Even if the State calls an expert, the opinion must be based on matter reasonably relied upon in the field and must actually assist the trier of fact. Proprietary “black box” AI detectors with unknown training data, unknown error rates, and no peer-reviewed validation are prime targets.

Building a Kelly-Frye Challenge to AI Audio (Step-by-Step)

Step 1: Force disclosure early

Use discovery demands and motions to compel to obtain:

• The original file (native format) and any intermediate versions.
• Hash values (if any) and documentation showing integrity from acquisition onward.
• Device information (phone model, recorder, body-worn camera system), extraction method, and software versions.
• All enhancement steps (noise reduction, source separation), settings, logs, and who performed them.
• Any AI detection reports, underlying features examined, confidence scores, and thresholds.
• Validation materials: peer-reviewed studies, known error rates, benchmarks, and whether the tool was tested on similar conditions (codec, compression, language, background noise).

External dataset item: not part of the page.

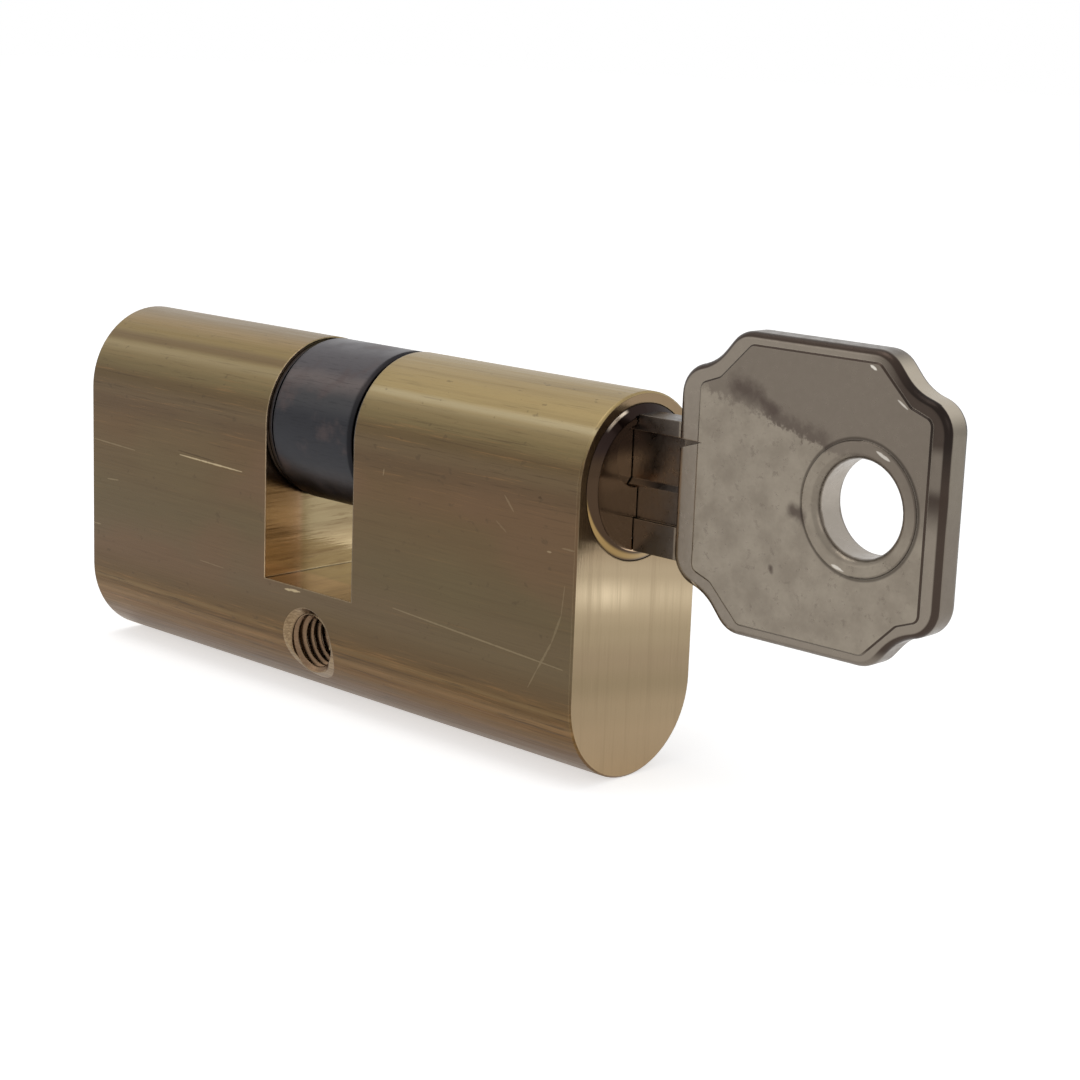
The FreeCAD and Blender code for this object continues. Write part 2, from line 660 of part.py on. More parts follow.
make_cylinder_body()
make_plug("plug_key_side", 1)
make_plug("plug_far_side", -1)
make_retaining_ring("circlip_key_side", 1)
make_retaining_ring("circlip_far_side", -1)
make_cam()
make_coupler("coupler_key_side", 1, coupled)
make_coupler("coupler_far_side", -1, parted)
make_key()
for half_side, half_letter in ((1, "a"), (-1, "b")):
    for pin in range(pin_count):
        make_pin_stack(half_side, half_letter, pin)
check_and_write([item for item in doc.Objects if item.TypeId == "PartDesign::Body"])
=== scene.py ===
import json
import math

import bpy
from mathutils import Matrix, Vector


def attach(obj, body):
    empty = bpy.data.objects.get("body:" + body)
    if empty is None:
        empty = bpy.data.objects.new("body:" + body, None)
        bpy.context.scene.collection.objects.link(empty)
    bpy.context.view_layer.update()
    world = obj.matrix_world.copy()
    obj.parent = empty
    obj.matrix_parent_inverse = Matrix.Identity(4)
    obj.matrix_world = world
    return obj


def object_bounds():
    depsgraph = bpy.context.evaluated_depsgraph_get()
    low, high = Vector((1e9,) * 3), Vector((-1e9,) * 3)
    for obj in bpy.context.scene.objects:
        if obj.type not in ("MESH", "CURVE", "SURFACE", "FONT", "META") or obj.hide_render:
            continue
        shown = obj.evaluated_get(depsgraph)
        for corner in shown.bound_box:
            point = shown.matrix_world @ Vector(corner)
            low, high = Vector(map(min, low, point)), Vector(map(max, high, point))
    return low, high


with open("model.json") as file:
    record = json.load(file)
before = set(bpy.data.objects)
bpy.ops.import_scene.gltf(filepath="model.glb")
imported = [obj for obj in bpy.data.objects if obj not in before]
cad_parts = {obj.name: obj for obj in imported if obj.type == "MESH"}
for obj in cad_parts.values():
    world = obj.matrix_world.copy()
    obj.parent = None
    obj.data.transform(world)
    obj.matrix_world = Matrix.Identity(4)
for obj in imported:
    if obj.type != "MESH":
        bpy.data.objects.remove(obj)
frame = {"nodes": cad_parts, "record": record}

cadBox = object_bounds()
scene = bpy.context.scene
nodes = frame["nodes"]
mm = 0.001
axisHeight = 17.8     # the plugs' axis above the part's origin, in millimetres as all sizes of finishes are


def screen(red, green, blue):
    # a colour as it reads on screen, 0 to 255, as the linear value that nodes take
    def linear(level):
        level = level / 255
        return level / 12.92 if level <= 0.04045 else ((level + 0.055) / 1.055) ** 2.4
    return (linear(red), linear(green), linear(blue), 1.0)


def addNode(tree, kind, **settings):
    node = tree.nodes.new(kind)
    for name, value in settings.items():
        setattr(node, name, value)
    return node


def feed(tree, value, socket):
    # takes a fixed value or another node's output
    if isinstance(value, bpy.types.NodeSocket):
        tree.links.new(value, socket)
    else:
        socket.default_value = value


def maths(tree, operation, *values, clamp=False):
    node = addNode(tree, "ShaderNodeMath", operation=operation, use_clamp=clamp)
    for value, socket in zip(values, node.inputs):
        feed(tree, value, socket)
    return node.outputs[0]


def vectorMaths(tree, operation, *values):
    node = addNode(tree, "ShaderNodeVectorMath", operation=operation)
    for value, socket in zip(values, node.inputs):
        feed(tree, value, socket)
    return node.outputs["Value" if operation in ("LENGTH", "DOT_PRODUCT", "DISTANCE") else "Vector"]


def times(tree, vector, factor):
    node = addNode(tree, "ShaderNodeVectorMath", operation="SCALE")
    feed(tree, vector, node.inputs[0])
    feed(tree, factor, node.inputs["Scale"])
    return node.outputs["Vector"]


def parts(tree, vector):
    node = addNode(tree, "ShaderNodeSeparateXYZ")
    feed(tree, vector, node.inputs[0])
    return node.outputs[0], node.outputs[1], node.outputs[2]


def joined(tree, x, y, z):
    node = addNode(tree, "ShaderNodeCombineXYZ")
    for value, socket in zip((x, y, z), node.inputs):
        feed(tree, value, socket)
    return node.outputs[0]


def fade(tree, value, low, high, out=(0.0, 1.0), smooth=True):
    # runs from out[0] at low to out[1] at high
    node = addNode(tree, "ShaderNodeMapRange", interpolation_type="SMOOTHSTEP" if smooth else "LINEAR")
    for item, socket in zip((value, low, high, out[0], out[1]), node.inputs):
        feed(tree, item, socket)
    return node.outputs[0]


def blend(tree, factor, first, second, mode="MIX"):
    node = addNode(tree, "ShaderNodeMix", data_type="RGBA", blend_type=mode)
    feed(tree, factor, node.inputs[0])
    feed(tree, first, node.inputs[6])
    feed(tree, second, node.inputs[7])
    return node.outputs[2]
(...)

Step 2: Identify the “new scientific technique”

Don’t let the State rebrand an algorithm as “just a tool.” Pin down the specific claim that depends on novel science, such as:

• Deepfake detection using a machine learning classifier.
• Speaker identification via voice biometrics/embeddings.
• Authenticity scoring from spectral anomaly detection trained on proprietary datasets.
• AI-based enhancement that reconstructs speech rather than merely filtering noise.

Step 3: Demand a Kelly-Frye hearing

File a motion in limine seeking exclusion unless the court conducts a Kelly hearing. Your goal is to require the prosecution to prove general acceptance and proper application before the jury ever hears the recording.

What to argue: AI audio detection and generation tools evolve rapidly; many are proprietary; studies may be limited; and performance can degrade materially with compression, re-recording, multilingual content, accents, and background noise—exactly the conditions common in criminal evidence.

Step 4: Attack “general acceptance” with concrete factors

General acceptance is not marketing adoption. Focus on:

• Peer-reviewed validation (not vendor white papers).
• Known error rates and confidence calibration.
• Reproducibility: can an independent lab replicate results?
• Bias and domain shift: does performance change with dialects, gender, age, or recording conditions?
• Ground-truth testing: was the tool tested on audio similar to the case file (codec/bitrate, microphone type, background noise, distance, re-recording)?

Step 5: Attack “proper application” in the specific case

Even if a technique is generally accepted, it can be misapplied. Common case-specific weaknesses include:

• Poor provenance: the file passed through messaging apps, cloud platforms, or social media that re-encode audio.
• Missing originals: only an “export” is available, not the native recording.
• Human-in-the-loop bias: an analyst chose segments that support the theory and ignored others.
• Overstated conclusions: the expert reports “match” or “genuine” when the method only provides probabilistic output.
• Enhancement artifacts: AI “denoising” can hallucinate harmonics or reshape consonants, making words seem clearer than they were.

Practical Cross-Examination: Questions That Expose AI Audio Weaknesses

Whether at a Kelly hearing or trial, structured cross can undermine confidence:

For the investigating officer or evidence custodian

“Where is the original native file, and how was it acquired?”
“Was the recording ever sent by text, email, or app before analysis?”
“Do you have hash values from the time of seizure?”
“Who had access to the file, and where was it stored?”

For the prosecution’s forensic analyst

“What exact software and version did you use, and can the defense replicate it?”
“What is the tool’s known false positive rate on compressed audio like this?”
“What training data was used, and is it disclosed?”
“What steps did you take to rule out AI generation, splicing, or re-recording?”
“Does the tool output probability, and what threshold did you choose—and why?”